Battery‐free ultra‐low‐power radio‐frequency receiver for mm‐wave applications using 130‐nm CMOS technology with harvested DC supplies

Abstract

SummaryThis paper presents a battery‐free ultra‐low‐power (ULP), highly integrated, and wide‐bandwidth low‐IF radio‐frequency (RF) receiver designed for millimeter‐wave (mm‐Wave) applications, utilizing 130‐nm CMOS technology. The suggested RF receiver is suitable for K‐band (n258) at 26 GHz, Ka‐band (n261 and n257) at 28 GHz, and the LMDS band at 28 GHz in fifth‐generation applications.

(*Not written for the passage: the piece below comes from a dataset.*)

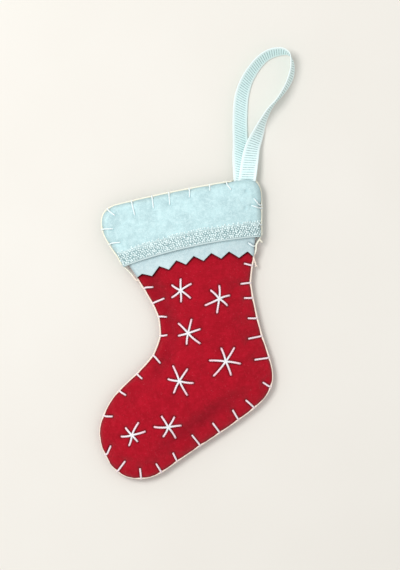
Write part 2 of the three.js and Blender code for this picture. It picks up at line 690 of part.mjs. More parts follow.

The proposed radio receiver consists of a low‐noise driver stage implemented using a complementary current‐reuse common gate with an active shunt feedback configuration and an in‐phase/quadrature‐phase (I/Q) demodulator. The proposed RF receiver employs transformer coupling to isolate the DC path between the transconductance stage (RF stage) and the switching stage (IF stage). The driver stage expands the RF input impedance while maintaining acceptable linearity and gain with ultra‐low DC power dissipation. The DC supplies for the proposed mm‐Wave RF receiver are generated using two novel energy‐harvesting voltage doubler circuits to provide positive and negative voltages. The proposed mm‐Wave radio receiver consumes 0.475 mW from a 1.1 V DC supply and exhibits a power conversion gain (CG) of 6.3 dB, with a 3 dB frequency bandwidth extending from 22 to 32 GHz. The input 1‐dB compression point (P1dB) of the RF receiver is −2.65 dBm, and the input third‐order intercept point (IIP3) is 7.35 dBm. With a sensitivity of −66.5 dBm at a 100 MHz channel bandwidth and a dynamic range of 63.85 dB, the suggested receiver demonstrates notable performance characteristics. The proposed radio receiver boasts an excellent figure of merit (FoM) at 215 dB, surpassing published works by a margin of 8–31 dB. The primary positive supply voltage is derived from a double‐band positive voltage doubler with series resonance feedback and parallel resonance networks, efficiently achieving the desired DC voltage and output current (1.1 V and 450 μA). Meanwhile, the negative gate bias is provided by a negative voltage doubler, ensuring the necessary negative voltage (−0.5 V) without any current conditions.